## [LISTED RECORDS]
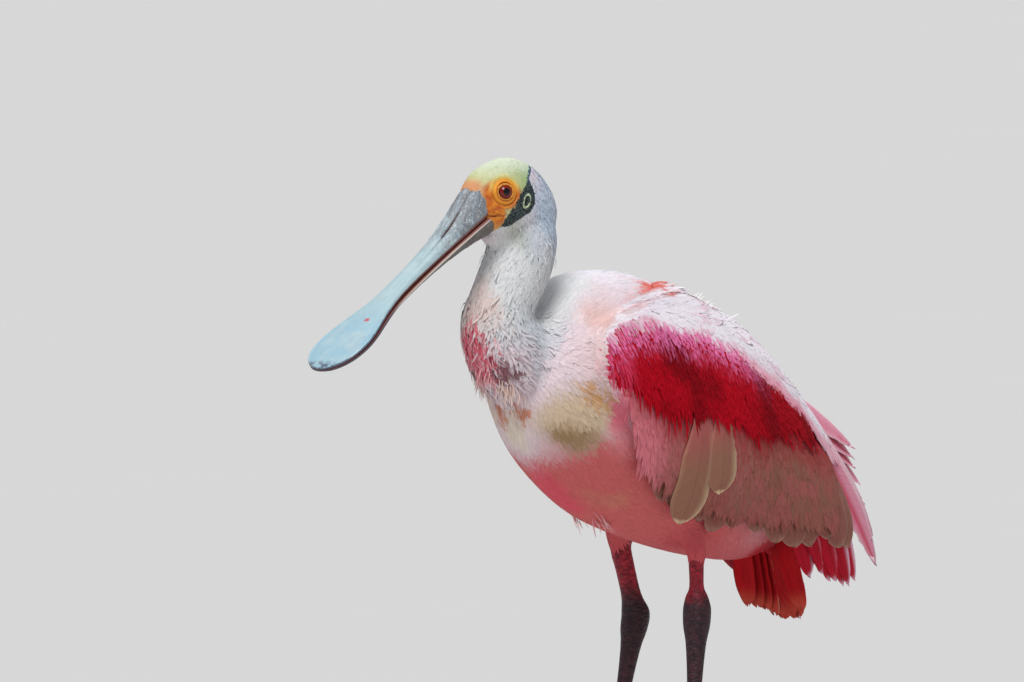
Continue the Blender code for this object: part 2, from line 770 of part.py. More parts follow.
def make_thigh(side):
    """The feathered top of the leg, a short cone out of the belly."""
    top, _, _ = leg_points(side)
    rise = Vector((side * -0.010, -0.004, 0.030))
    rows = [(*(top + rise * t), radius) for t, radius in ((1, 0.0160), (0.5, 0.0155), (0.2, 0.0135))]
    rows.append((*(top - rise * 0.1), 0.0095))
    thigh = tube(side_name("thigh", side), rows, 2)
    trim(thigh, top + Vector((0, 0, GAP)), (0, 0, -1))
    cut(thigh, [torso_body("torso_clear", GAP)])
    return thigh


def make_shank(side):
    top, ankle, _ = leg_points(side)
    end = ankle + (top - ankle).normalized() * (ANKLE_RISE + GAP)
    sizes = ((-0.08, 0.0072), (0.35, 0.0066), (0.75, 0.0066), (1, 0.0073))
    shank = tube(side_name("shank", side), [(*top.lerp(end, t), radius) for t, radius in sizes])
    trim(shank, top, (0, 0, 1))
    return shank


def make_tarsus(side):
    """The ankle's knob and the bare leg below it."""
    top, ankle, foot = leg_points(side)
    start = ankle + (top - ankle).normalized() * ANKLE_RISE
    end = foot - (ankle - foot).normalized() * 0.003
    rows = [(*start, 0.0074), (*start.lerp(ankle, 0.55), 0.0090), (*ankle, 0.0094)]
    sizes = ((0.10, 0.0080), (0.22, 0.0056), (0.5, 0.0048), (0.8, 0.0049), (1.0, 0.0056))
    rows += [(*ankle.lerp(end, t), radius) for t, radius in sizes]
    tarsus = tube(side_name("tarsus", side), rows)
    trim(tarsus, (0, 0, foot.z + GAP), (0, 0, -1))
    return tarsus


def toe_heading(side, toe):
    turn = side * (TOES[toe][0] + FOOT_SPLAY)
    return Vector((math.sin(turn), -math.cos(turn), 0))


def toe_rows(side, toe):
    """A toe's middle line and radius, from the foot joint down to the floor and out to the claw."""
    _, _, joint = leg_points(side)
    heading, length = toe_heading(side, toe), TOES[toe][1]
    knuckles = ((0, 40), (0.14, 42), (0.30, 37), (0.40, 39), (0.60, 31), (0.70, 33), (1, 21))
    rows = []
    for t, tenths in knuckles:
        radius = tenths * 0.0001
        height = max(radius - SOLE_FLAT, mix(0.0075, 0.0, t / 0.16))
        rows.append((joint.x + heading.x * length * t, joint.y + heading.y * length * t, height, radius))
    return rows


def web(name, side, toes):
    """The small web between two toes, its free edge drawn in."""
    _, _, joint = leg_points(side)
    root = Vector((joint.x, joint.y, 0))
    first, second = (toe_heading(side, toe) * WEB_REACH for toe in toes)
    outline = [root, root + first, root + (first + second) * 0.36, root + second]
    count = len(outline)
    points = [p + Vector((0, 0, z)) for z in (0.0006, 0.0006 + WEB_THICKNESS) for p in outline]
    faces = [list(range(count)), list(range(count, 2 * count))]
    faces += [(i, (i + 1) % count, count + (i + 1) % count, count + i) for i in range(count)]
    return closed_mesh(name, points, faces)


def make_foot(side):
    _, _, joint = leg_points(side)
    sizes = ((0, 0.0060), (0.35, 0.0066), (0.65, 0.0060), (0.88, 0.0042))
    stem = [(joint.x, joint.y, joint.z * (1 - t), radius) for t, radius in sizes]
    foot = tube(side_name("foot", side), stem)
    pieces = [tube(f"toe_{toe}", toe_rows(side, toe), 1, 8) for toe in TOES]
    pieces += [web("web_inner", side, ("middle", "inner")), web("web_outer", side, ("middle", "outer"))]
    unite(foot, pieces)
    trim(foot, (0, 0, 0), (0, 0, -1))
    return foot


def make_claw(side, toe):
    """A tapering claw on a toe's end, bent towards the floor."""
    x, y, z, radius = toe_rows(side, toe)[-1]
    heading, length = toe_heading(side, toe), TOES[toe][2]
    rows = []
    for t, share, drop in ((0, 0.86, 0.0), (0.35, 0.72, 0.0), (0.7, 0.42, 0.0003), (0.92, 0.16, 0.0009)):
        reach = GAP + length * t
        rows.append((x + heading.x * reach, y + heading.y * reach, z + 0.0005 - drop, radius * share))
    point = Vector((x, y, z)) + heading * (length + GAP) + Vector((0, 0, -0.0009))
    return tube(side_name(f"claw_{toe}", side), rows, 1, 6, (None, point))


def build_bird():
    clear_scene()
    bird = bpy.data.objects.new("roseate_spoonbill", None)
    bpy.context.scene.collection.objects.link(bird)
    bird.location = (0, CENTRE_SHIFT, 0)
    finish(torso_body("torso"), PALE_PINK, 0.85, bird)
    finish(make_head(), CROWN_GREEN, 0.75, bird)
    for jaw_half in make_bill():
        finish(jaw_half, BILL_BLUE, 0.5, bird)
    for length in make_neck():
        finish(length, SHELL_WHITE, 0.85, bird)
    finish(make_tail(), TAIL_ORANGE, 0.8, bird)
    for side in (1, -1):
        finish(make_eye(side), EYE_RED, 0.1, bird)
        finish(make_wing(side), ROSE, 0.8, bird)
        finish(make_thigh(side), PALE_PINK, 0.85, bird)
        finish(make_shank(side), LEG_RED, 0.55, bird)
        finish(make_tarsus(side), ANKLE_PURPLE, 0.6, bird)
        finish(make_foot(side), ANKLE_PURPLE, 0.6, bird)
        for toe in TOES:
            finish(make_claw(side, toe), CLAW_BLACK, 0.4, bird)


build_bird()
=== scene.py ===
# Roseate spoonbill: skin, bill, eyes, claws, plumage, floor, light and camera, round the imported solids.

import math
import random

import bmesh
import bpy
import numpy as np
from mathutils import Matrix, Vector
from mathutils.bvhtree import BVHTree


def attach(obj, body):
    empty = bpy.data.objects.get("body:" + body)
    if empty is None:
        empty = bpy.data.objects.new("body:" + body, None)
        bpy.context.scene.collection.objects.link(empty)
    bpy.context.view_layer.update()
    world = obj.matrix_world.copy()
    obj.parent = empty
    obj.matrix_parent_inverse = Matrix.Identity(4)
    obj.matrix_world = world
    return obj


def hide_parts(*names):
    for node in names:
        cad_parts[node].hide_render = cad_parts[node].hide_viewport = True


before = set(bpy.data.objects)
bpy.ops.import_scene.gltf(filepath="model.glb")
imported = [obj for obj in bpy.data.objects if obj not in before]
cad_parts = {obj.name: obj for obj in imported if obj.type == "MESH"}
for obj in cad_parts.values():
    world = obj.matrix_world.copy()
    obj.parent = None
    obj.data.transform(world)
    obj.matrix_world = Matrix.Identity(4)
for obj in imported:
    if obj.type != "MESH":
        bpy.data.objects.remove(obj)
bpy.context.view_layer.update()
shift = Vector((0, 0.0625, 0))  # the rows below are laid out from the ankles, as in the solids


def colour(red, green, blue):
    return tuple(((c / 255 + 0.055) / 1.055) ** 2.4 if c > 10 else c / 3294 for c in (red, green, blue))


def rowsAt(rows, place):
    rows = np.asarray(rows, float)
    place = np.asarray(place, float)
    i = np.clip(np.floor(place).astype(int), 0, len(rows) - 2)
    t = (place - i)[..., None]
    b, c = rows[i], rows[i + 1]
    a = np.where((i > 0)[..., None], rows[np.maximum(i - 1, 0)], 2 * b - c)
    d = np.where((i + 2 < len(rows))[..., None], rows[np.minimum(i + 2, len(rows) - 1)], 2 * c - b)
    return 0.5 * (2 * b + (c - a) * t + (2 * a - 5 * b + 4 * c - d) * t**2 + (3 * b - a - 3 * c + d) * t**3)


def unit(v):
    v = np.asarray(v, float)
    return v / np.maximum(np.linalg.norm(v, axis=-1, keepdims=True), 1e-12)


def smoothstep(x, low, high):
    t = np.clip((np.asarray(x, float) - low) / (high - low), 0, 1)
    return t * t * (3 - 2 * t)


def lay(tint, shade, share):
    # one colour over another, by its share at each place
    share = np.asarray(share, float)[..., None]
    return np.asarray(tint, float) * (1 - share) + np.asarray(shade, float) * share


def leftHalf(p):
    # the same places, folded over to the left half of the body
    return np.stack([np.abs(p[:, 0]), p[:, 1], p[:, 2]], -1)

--

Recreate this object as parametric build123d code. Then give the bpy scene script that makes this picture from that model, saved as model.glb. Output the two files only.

---

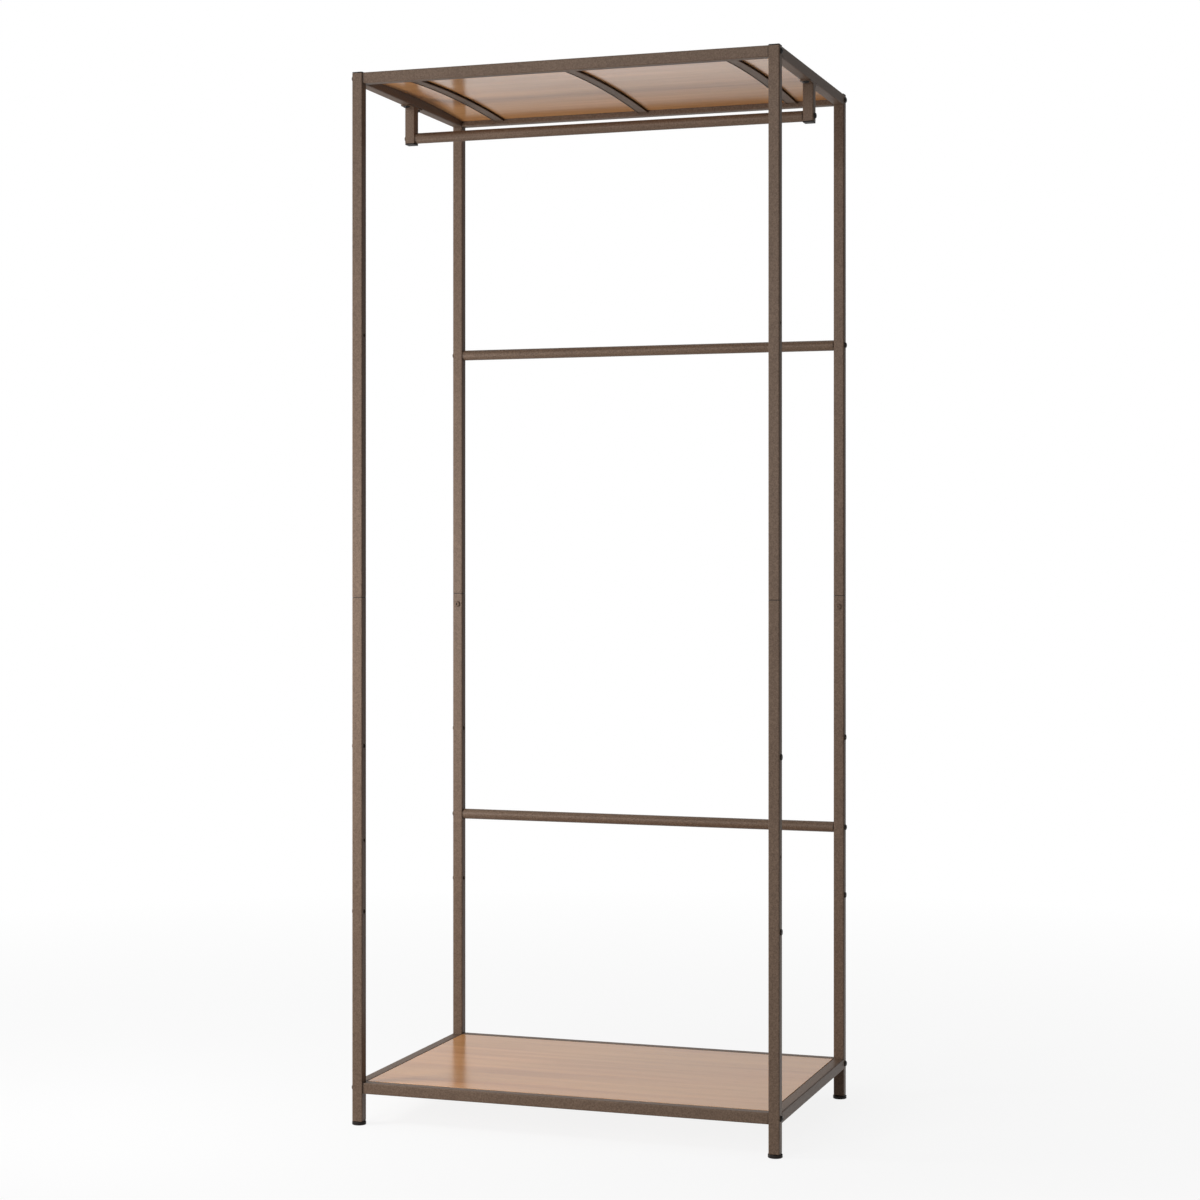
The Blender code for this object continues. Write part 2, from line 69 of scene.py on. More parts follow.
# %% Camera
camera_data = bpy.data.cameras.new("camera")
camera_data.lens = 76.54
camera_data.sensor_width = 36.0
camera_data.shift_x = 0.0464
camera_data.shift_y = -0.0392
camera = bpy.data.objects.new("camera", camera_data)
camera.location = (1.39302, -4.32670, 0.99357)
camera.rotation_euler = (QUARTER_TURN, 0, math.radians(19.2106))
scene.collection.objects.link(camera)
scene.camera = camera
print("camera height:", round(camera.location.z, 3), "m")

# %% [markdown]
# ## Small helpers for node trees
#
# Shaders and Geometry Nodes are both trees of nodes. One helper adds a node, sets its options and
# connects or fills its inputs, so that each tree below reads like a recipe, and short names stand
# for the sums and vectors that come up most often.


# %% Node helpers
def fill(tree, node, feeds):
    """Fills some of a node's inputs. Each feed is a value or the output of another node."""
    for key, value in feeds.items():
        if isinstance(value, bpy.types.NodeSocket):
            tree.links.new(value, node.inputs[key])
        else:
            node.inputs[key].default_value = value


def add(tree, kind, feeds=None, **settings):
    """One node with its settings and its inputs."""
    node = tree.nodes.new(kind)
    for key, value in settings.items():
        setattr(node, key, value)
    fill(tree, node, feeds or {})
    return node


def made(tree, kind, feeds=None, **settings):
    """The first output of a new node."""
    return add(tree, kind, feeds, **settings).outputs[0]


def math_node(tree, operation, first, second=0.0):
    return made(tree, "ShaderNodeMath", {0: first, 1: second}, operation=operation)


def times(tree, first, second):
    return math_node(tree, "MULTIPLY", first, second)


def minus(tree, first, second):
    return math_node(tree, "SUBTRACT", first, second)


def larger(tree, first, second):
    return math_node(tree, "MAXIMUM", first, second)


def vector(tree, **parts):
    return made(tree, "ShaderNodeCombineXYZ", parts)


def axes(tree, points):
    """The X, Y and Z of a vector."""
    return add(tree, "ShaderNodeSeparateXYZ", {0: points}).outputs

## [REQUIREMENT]
From the records above, extract exactly and only the lines that begin at the line with "finish(make_wing(side), ROSE, 0.8, bird)" and stop after the line with "shift = Vector((0, 0.0625, 0))".

## [THE ANSWER]
        finish(make_wing(side), ROSE, 0.8, bird)
        finish(make_thigh(side), PALE_PINK, 0.85, bird)
        finish(make_shank(side), LEG_RED, 0.55, bird)
        finish(make_tarsus(side), ANKLE_PURPLE, 0.6, bird)
        finish(make_foot(side), ANKLE_PURPLE, 0.6, bird)
        for toe in TOES:
            finish(make_claw(side, toe), CLAW_BLACK, 0.4, bird)


build_bird()
=== scene.py ===
# Roseate spoonbill: skin, bill, eyes, claws, plumage, floor, light and camera, round the imported solids.

import math
import random

import bmesh
import bpy
import numpy as np
from mathutils import Matrix, Vector
from mathutils.bvhtree import BVHTree


def attach(obj, body):
    empty = bpy.data.objects.get("body:" + body)
    if empty is None:
        empty = bpy.data.objects.new("body:" + body, None)
        bpy.context.scene.collection.objects.link(empty)
    bpy.context.view_layer.update()
    world = obj.matrix_world.copy()
    obj.parent = empty
    obj.matrix_parent_inverse = Matrix.Identity(4)
    obj.matrix_world = world
    return obj


def hide_parts(*names):
    for node in names:
        cad_parts[node].hide_render = cad_parts[node].hide_viewport = True


before = set(bpy.data.objects)
bpy.ops.import_scene.gltf(filepath="model.glb")
imported = [obj for obj in bpy.data.objects if obj not in before]
cad_parts = {obj.name: obj for obj in imported if obj.type == "MESH"}
for obj in cad_parts.values():
    world = obj.matrix_world.copy()
    obj.parent = None
    obj.data.transform(world)
    obj.matrix_world = Matrix.Identity(4)
for obj in imported:
    if obj.type != "MESH":
        bpy.data.objects.remove(obj)
bpy.context.view_layer.update()
shift = Vector((0, 0.0625, 0))  # the rows below are laid out from the ankles, as in the solids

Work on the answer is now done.